DS: The worldbuilding is what appeals to lots of fantasy writers; it’s a thin veneer (no real economics, for instance), but absolute at the same time - like fantasy, the veneer is so attractive you go with it; the language is delicious

Q&A:
[audience member]: Can you recommend fantasy with a strong Heyer influence other than Lois McMaster Bujold or Sorcery and Cecelia?
- Jonathan Strange & Mr Norrell
- Alexei Panshin, Star Well, The Thurb Revolution, Masque World: “whackjob fusion” of Georgette Heyer and James Bond
- Zelazny’s Amber series, in manners and banter
- Sharon Lee and Steve Miller’s Liaden books
- Freedom and Necessity, by Steven Brust and Emma Bull
- Joan Aiken’s Wolves Chronicles

EK: My favorite quote about Heyer is by Cynthia Heimel (Sex Tips for Girls) in an interview on New Year’s Eve, who said she wanted to spend NYE curled up with Heyer and a blanket and called Heyer “Bertie Wooster for girls”.

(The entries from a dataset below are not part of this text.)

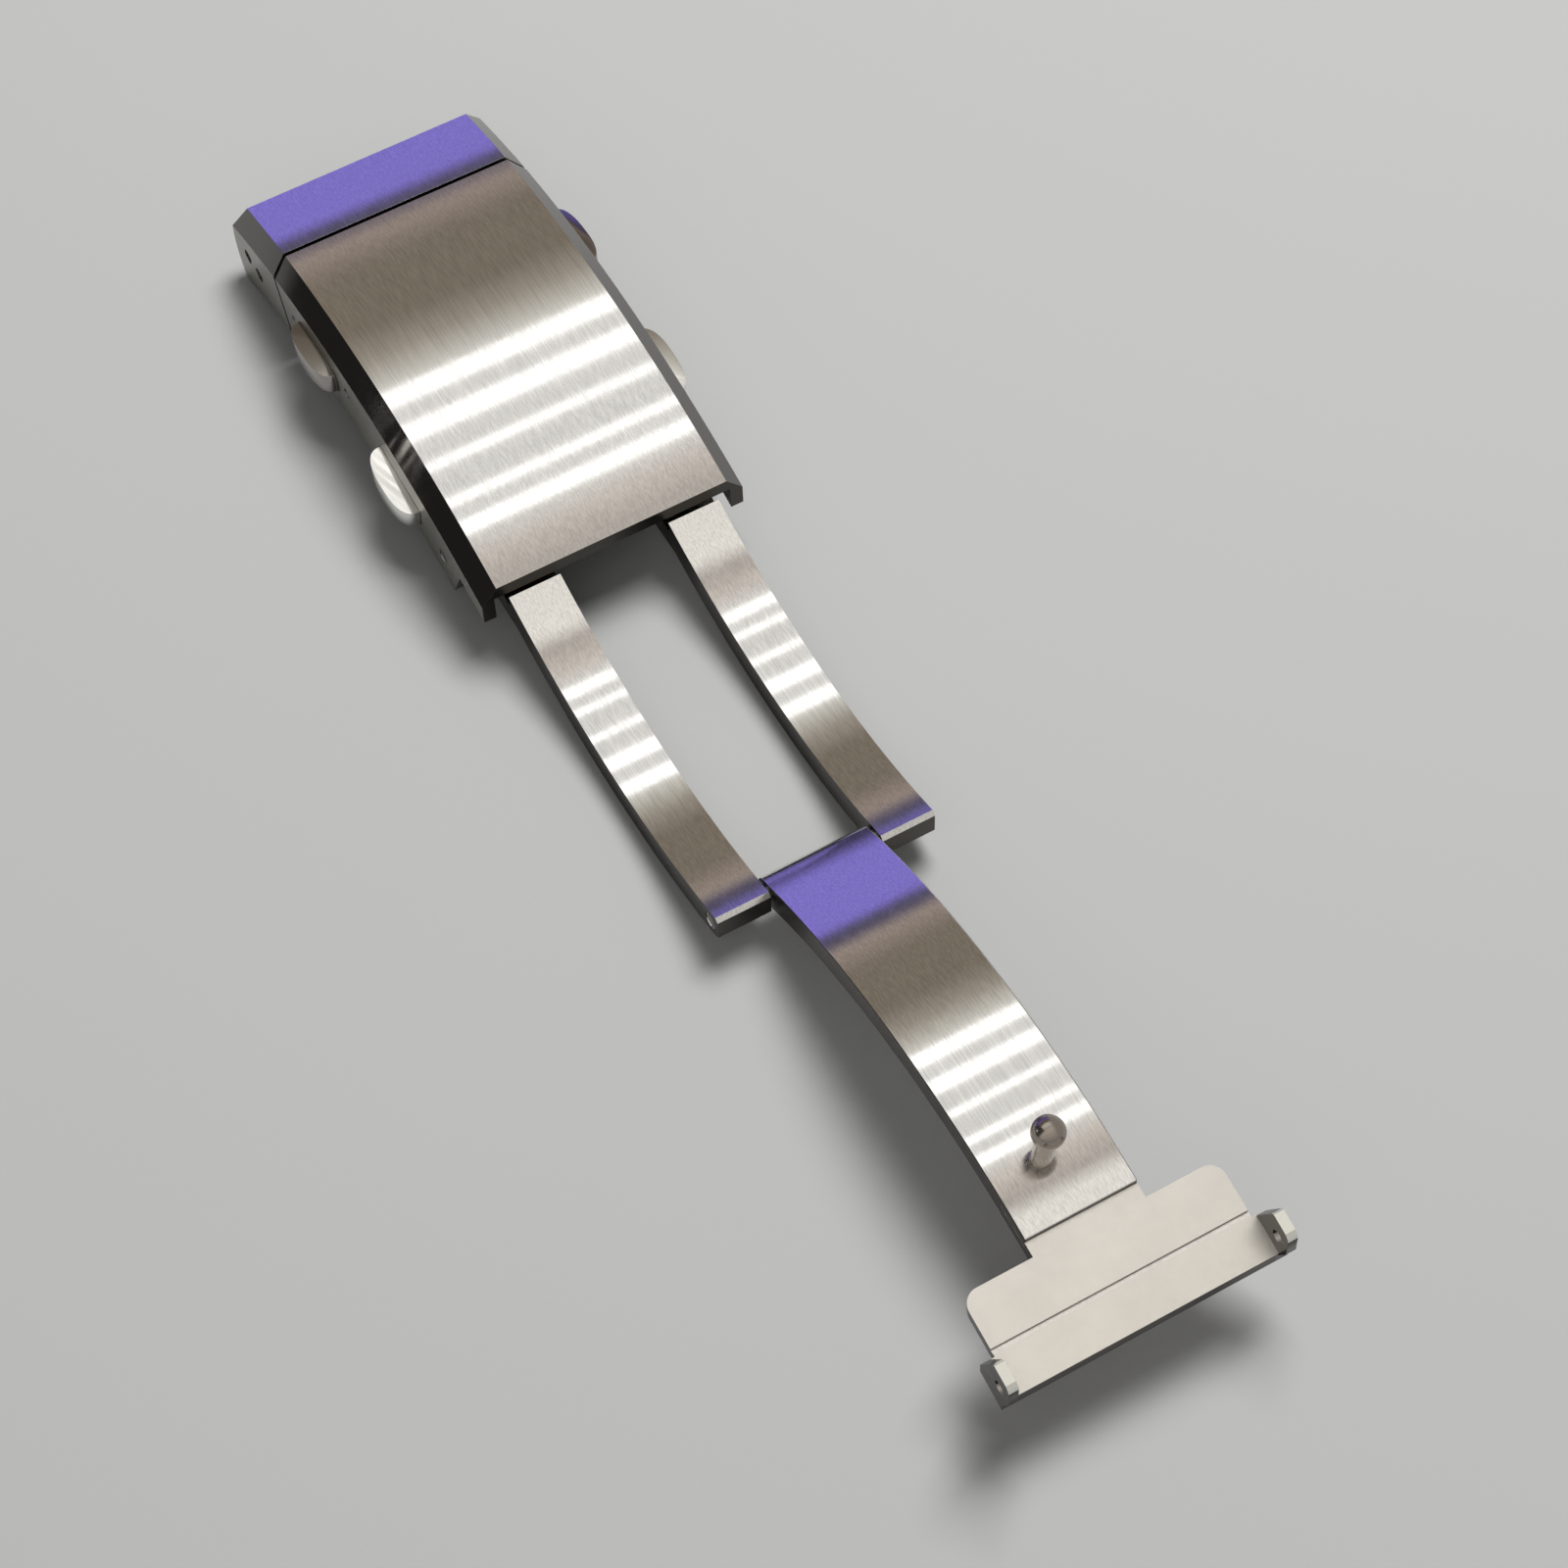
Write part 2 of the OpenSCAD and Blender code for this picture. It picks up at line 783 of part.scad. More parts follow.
module blade() {
    color(steel) place() difference() {
        slab(-blade_w, blade_w) union() {
            difference() {
                intersection() {
                    disc(blade_c, blade_r);
                    translate([h2[0], -blade_r])
                        square([blade_x1 - h2[0], 2 * blade_r]);
                }
                disc(blade_low, blade_low_r);
                // everything below the lower circle's widest part, and the lap joint
                translate([h2[0] - blade_r, blade_c[1] - 2 * blade_r])
                    square([3 * blade_r, 2 * blade_r]);
                intersection() {
                    translate([lap_x, blade_c[1]])
                        square([blade_r, 2 * blade_r]);
                    disc(blade_c, blade_r - lap_t);
                }
            }
            dot(h2, knuckle_r);
        }
        rod(h2, bore_r, -blade_w - seat, blade_w + seat);
        along_stud(-blade_t - lap_over, lap_over, stud_neck);
    }
}

// A rod along the axis of the stud, z0 to z1 above the top of the blade
module along_stud(z0, z1, r) {
    translate([stud_c[0], 0, stud_c[1]])
        rotate([0, stud_tilt, 0])
            translate([0, 0, z0 - stud_up])
                cylinder(r = r, h = z1 - z0, $fn = fine);
}

module locking_stud() {
    color(polish) place() union() {
        translate([stud_c[0], 0, stud_c[1]])
            sphere(r = stud_r, $fn = fine);
        along_stud(-blade_t + stud_foot, stud_up, stud_neck);
    }
}

module t_plate() {
    groove_x = tee_x1 - groove_in;
    color(satin) place() union() {
        difference() {
            intersection() {
                slab(-tee_w, tee_w) difference() {
                    disc(tee_c, tee_r);
                    disc(tee_c, tee_r - tee_t);
                }
                translate([0, 0, -tee_l])
                    linear_extrude(far)
                        tee_plan();
            }
            box(groove_x, groove_x + groove_w, -half_w, half_w, on_tee(groove_x) - groove_w,
                far);
        }
        // lap joint under the end of the blade
        slab(-blade_w, blade_w) difference() {
            intersection() {
                disc(blade_c, blade_r - lap_t);
                translate([lap_x, blade_c[1]])
                    square([lap_l + lap_over, 2 * blade_r]);
            }
            disc(blade_low, blade_low_r);
        }
        both() {
            slab(half_w - lug_t, half_w) difference() {
                lug_outline(lug_top_r);
                dot(lug_bore, lug_bore_r);
            }
            slab(tee_w, half_w)
                lug_outline(tee_r);
        }
    }
}

module tee_plan() {
    r = tee_corner;
    translate([blade_x1, -blade_w])
        square([tee_l, 2 * blade_w]);
    translate([tee_x0 + r, -tee_w])
        square([tee_l - r, 2 * tee_w]);
    translate([tee_x0, -tee_w + r])
        square([tee_l, 2 * (tee_w - r)]);
    for (s = [-1, 1])
        translate([tee_x0 + r, s * (tee_w - r)])
            circle(r, $fn = fine);
}

// A lug, cut off at the radius r above the T plate
module lug_outline(r) {
    x0 = lug_x0;
    z1 = on_tee(tee_x1);
    intersection() {
        difference() {
            disc(tee_c, r);
            disc(tee_c, tee_r - tee_t);
        }
        polygon([[x0, z1 - tee_l], [x0, on_tee(x0)], [x0 + lug_lean, on_tee(x0) + lug_h],
                 [x0 + lug_lean, z1 + far], [lug_x1, z1 + far], [lug_x1, z1 + lug_w],
                 [tee_x1, z1 - sunk], [tee_x1, z1 - tee_l]]);
    }
}

cover_shell();
lock_housing();
housing_pins();
keeper_plate();
keeper_screws();
arm_hinge_pin();
end_link();
slide_plate();
slide_screws();
lock_pusher_left();
lock_spring_left();
lock_pusher_right();
lock_spring_right();
adjust_pusher_left();
adjust_spring_left();
adjust_pusher_right();
adjust_spring_right();
arm_frame();
blade_hinge_pin();
blade();
locking_stud();
t_plate();
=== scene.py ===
"""Visual model of a folding deployant watch clasp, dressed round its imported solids.

Sizes are kept in millimetres from the foot of the end link, as in the part's own source,
and ``Mesher.place`` turns them into the shared frame's metres.
"""

import json
import logging
import math
from dataclasses import dataclass, replace
from enum import Enum, auto
from typing import Callable, Iterable, Sequence

import bmesh
import bpy
from mathutils import Matrix, Vector

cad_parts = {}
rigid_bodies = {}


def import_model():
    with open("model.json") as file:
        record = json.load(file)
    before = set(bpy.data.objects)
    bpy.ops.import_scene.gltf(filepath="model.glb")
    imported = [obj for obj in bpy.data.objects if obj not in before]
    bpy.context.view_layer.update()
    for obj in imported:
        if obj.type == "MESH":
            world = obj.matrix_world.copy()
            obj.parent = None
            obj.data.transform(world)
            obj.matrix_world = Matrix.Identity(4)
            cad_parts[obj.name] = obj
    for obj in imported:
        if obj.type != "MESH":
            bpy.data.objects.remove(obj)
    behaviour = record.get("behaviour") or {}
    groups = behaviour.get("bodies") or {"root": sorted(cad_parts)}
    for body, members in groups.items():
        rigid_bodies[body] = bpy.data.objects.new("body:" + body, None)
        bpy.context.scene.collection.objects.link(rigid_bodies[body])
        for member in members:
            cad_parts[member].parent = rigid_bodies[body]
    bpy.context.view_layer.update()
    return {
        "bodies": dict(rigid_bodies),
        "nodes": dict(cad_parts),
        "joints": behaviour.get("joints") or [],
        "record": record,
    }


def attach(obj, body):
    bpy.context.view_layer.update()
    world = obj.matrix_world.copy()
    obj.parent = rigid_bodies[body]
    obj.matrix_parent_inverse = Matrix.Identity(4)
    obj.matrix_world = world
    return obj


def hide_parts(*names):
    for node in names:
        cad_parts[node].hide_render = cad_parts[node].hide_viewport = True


log = logging.getLogger("clasp")

Point = tuple[float, float]
Triple = tuple[float, float, float]
Colour = Triple
Object = bpy.types.Object
Socket = bpy.types.NodeSocket

MM = 0.001
# Middle of the clasp's length, mm, where the frame has its origin
MID_X = 52.6415
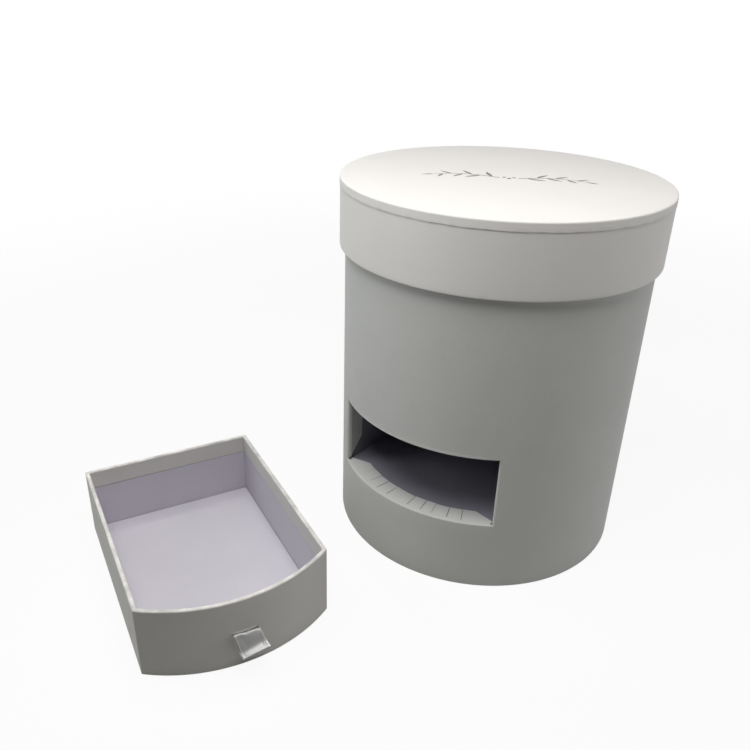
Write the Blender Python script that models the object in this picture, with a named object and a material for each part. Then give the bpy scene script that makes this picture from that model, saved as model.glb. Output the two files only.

NW: *tells anecdote about A.S. Byatt, who was asked at a college interview what she thought of Heyer; she lied and said that she felt Heyer was trash, whereupon she didn’t get the place at college because she was too much of a snob*

[audience member]: I’ve never read any Heyer. [collective gasp from crowd] What would you recommend as a good gateway drug?
DS: What kind of hero do you like?
NW: Do you like a hint of danger?
Generally the consensus was for Sylvester, then Venetia. ADJ recommended Faro’s Daughter for hijinks, NW recommended Pistols for Two (short stories) as having tastes of all the different styles, and DS went with The Masqueraders.


ETA: Sorry this is so long and messy! I was afraid that if I edited and polished it, I'd end up taking so long I'd never post it at all.